Twin deficits financed by the Petroleum Fund
The government's stimulus plan, which calls for a 30% increase in public spending over three years, will increase the public deficit. Modelled on the 2021 budget, the 2022 budget, estimated at USD 1.7 billion, will emphasize investment in agriculture, tourism and social policy (increased budget for the construction of secondary schools and improved training for health personnel). All of these projects will be financed mainly by the Petroleum Fund (PF) and international aid, which provide 75% and 20% of government revenues, respectively. Although withdrawals from the fund are limited to 3% of estimated wealth (fund assets and anticipated hydrocarbon revenues), excess withdrawals are allowed and do take place. The government's management of the fund, which is financed by investment income and hydrocarbon revenues, is unsustainable, as it uses the fund to finance a large part of public spending. However, this approach also allows it to maintain a low level of debt.

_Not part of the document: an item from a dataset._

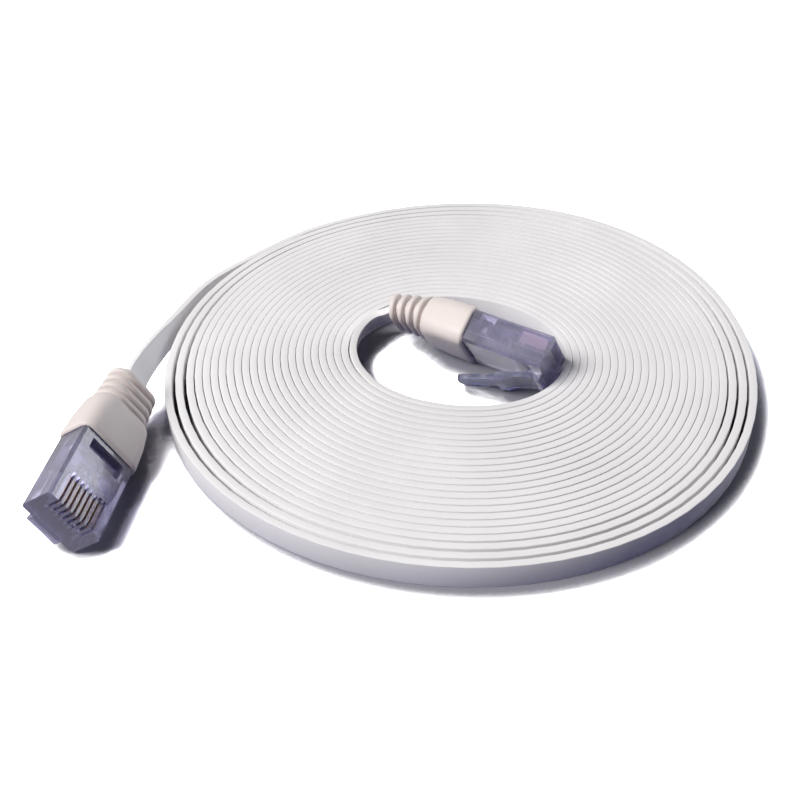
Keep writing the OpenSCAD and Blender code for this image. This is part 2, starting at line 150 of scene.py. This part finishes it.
class Plug:
    """Where a plug lies, and the way of its boot.

    The strain relief bends away from the contacts, or towards them if bend is negative.
    """

    CORNER_ARC = 6  # steps round a corner of the boot
    LEAST_FLAT = 0.05  # left of each side between two corners

    def __init__(self, letter, heading, roll, bend, relief_l, at):
        self.letter = letter
        self.roll = roll
        self.relief_l = relief_l
        self.bend_r = relief_l / math.radians(bend)
        turned = Matrix.Rotation(math.radians(heading), 4, "Z")
        rolled = Matrix.Rotation(math.radians(roll), 4, "X")
        self.place = Matrix.Translation(at) @ turned @ rolled @ Matrix.Scale(MM, 4)

    def middle(self, s):
        """Point and direction of the boot's middle at s mm behind the nose."""
        if s <= RELIEF_X:
            return Vector((s, 0, 0)), Vector((1, 0, 0))
        b = (s - RELIEF_X) / self.bend_r
        point = Vector((RELIEF_X + self.bend_r * math.sin(b), 0, -self.bend_r * (1 - math.cos(b))))
        return point, Vector((math.cos(b), 0, -math.sin(b)))

    def ring(self, s, half_w, half_h, r, lift=0.0):
        """A rounded rectangle across the boot, in the CAD frame."""
        middle, way = self.middle(s)
        across = Vector((0, 1, 0))
        up = way.cross(across)
        r = min(r, half_w - self.LEAST_FLAT, half_h - self.LEAST_FLAT)
        outline = round_rect(half_w, half_h, r, self.CORNER_ARC)
        return [self.place @ (middle + across * y + up * (z + lift)) for y, z in outline]


def plug_at(coil_end, away):
    return COIL_AT + Vector((*(coil_end.xy + away), PLUG_Z))


# the bends of both reliefs and the length of plug B's are the scene's own
plug_a = Plug("a", heading=81.5, roll=56, bend=-2, relief_l=8.4, at=plug_at(coil_stop, PLUG_A_FROM_COIL))
plug_b = Plug("b", heading=148, roll=55, bend=13, relief_l=7.6, at=plug_at(coil_start, PLUG_B_FROM_COIL))

# ---------------------------------------------------------------- the leads' routes
# from each plug to the coil, counted from the coil's end: x, y, lift, roll
OUTER_ROUTE = (
    (-27.95, -54.55, 4.15, 58),
    (-27.4, -50.15, 3.6, 61),
    (-26.75, -45.75, 2.85, 66),
    (-26, -41.35, 2, 72),
    (-25.15, -36.95, 1.15, 79),
    (-24.2, -32.55, 0.5, 85),
    (-23, -28.15, 0.15, 89),
    (-21.3, -23.65, 0.05, 90),
    (-18.8, -19.25, 0.05, 90),
    (-15.5, -15.15, 0.05, 90),
    (-11.8, -11.15, 0.05, 90),
    (-8.1, -7.35, 0.05, 90),
    (-4.2, -3.55, 0.05, 90),
)
INNER_ROUTE = (
    (1.6, 19.4, 3.35, 58),
    (0, 19.15, 2.9, 62),
    (-1.4, 18.35, 2.5, 66),
    (-2.55, 17.1, 2.05, 70),
    (-3.4, 15.55, 1.65, 74),
    (-4, 13.85, 1.25, 78),
    (-4.3, 12.1, 0.85, 82),
    (-4.35, 10.3, 0.55, 85),
    (-4.1, 8.5, 0.3, 87),
    (-3.65, 6.75, 0.15, 89),
    (-3, 5, 0.05, 90),
    (-2.1, 3.25, 0.05, 90),
    (-1.1, 1.55, 0.05, 90),
)
ON_EDGE = 90  # roll of the cable in the coil


def hermite(p, q, a, b, t):
    """Point at t on the cubic from p to q that leaves with a and arrives with b."""
    return (
        p * (2 * t**3 - 3 * t**2 + 1)
        + a * (t**3 - 2 * t**2 + t)
        + q * (3 * t**2 - 2 * t**3)
        + b * (t**3 - t**2)
    )


def smooth_route(points, rolls, way_in, way_out, step):
    """Points and rolls every step or so along a smooth curve through the points."""
    ways = [way_in * (points[1] - points[0]).length]
    ways += [(b - a) / 2 for a, b in zip(points, points[2:])]
    ways.append(way_out * (points[-1] - points[-2]).length)
    route = []
    for i in range(len(points) - 1):
        p, q = points[i], points[i + 1]
        parts = max(2, round((q - p).length / step))
        for k in range(parts):
            t = k / parts
            eased = t * t * (3 - 2 * t)
            roll = rolls[i] + (rolls[i + 1] - rolls[i]) * eased
            route.append((hermite(p, q, ways[i], ways[i + 1], t), roll))
    route.append((points[-1], rolls[-1]))
    return route


def lead(plug, route, to, way_out):
    """Points of a lead from its boot to the coil, with the cable's roll."""
    end, way = plug.middle(RELIEF_X + plug.relief_l)
    points = [plug.place @ end]
    points += [COIL_AT + to + Vector(p[:3]) * MM for p in route]
    points.append(COIL_AT + to)
    rolls = [plug.roll] + [p[3] for p in route] + [ON_EDGE]
    way_in = (plug.place.to_3x3() @ way).normalized()
    return smooth_route(points, rolls, way_in, way_out, LEAD_STEP)


# ---------------------------------------------------------------- the visible cable
# All values here are the scene's own. The visible ribbon is thicker than its CAD solid,
# whose loops have to stay apart, and its outer loops grow inwards, so that they stay
# inside the solid's outline.
CABLE_T = 1.34 * MM
CABLE_EDGE = 0.12 * MM  # radius of its edges
EDGE_ARC = 3  # steps round an edge
RINGS_PER_LOOP = 72
LEAD_STEP = 0.9 * MM
INWARD = 0.17 * MM  # of the last loop, everywhere
INWARD_AT_SIDES = 0.55 * MM  # and this more at the box's four sides
EVENING, EVENING_IN_FRONT = 0.25, 0.5  # of the loose gaps, and more in front and behind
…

The current account deficit will increase in 2022 due to the large trade deficit. The import bill for capital goods, which will be driven by public investment, and for cereals (representing about 40% of the country's total food needs), which will be pushed higher by the increase in global prices, will more than offset oil and gas revenues (95% of export earnings). The balance of services will also remain in deficit, with tourism not set to return to pre-crisis levels. Despite a decrease in the amounts from the PF, these funds, coupled with an increase in external public debt, which is entirely concessional and multilateral and which remains small, will finance the deficit.

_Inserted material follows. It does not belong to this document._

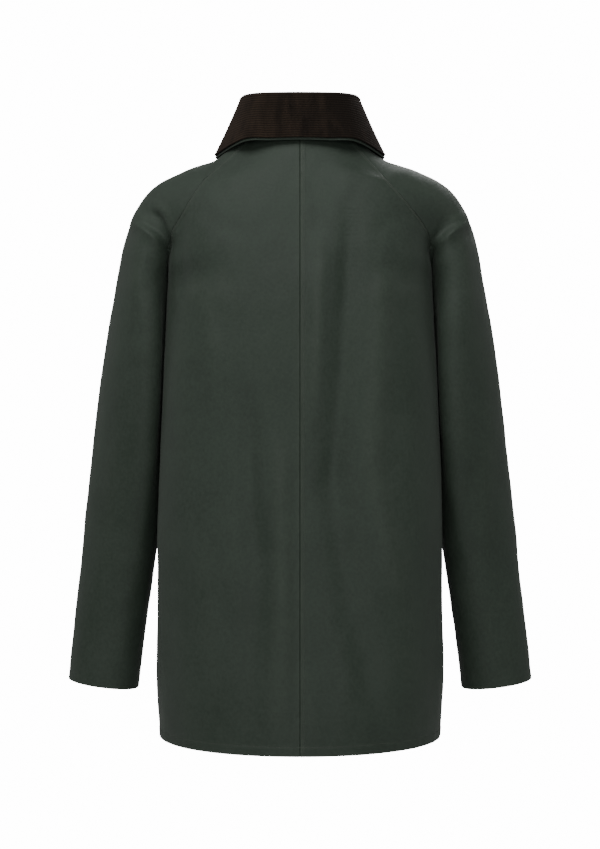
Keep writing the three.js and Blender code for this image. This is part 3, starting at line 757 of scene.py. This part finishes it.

A fragmented political scene featuring periodic power-sharing arrangements
In 2020, following the breakup of the governing coalition, Prime Minister José Maria de Vasconcelos, also known as Taur Matan Ruak, formed a new, quadripartite coalition, comprising the People's Liberation Party, the Revolutionary Front (Fretilin), to which President Francisco Guterres elected in 2017 and the prime minister both belong, the Democratic Party and the KHUNTO party. The new coalition’s control of the majority of seats in parliament helped restore calm on the political front and ensure the implementation of reforms essential for economic recovery. However, the next presidential election in 2022, which will be followed quickly by a parliamentary election, is expected to be hotly contested between Fretilin and the main opposition party CNRT, and could mark a return to political instability and a fractious power-sharing arrangement, should the CNRT candidate win.
After numerous disputes over the maritime border with Australia, the two countries adopted a treaty in 2019 resolving the matter of the Greater Sunrise oil and gas field in favor of Timor-Leste. The allocation of the bulk of the field's revenues to Timor-Leste then eased tensions. The country’s application to join ASEAN, submitted in 2011, is still under negotiation.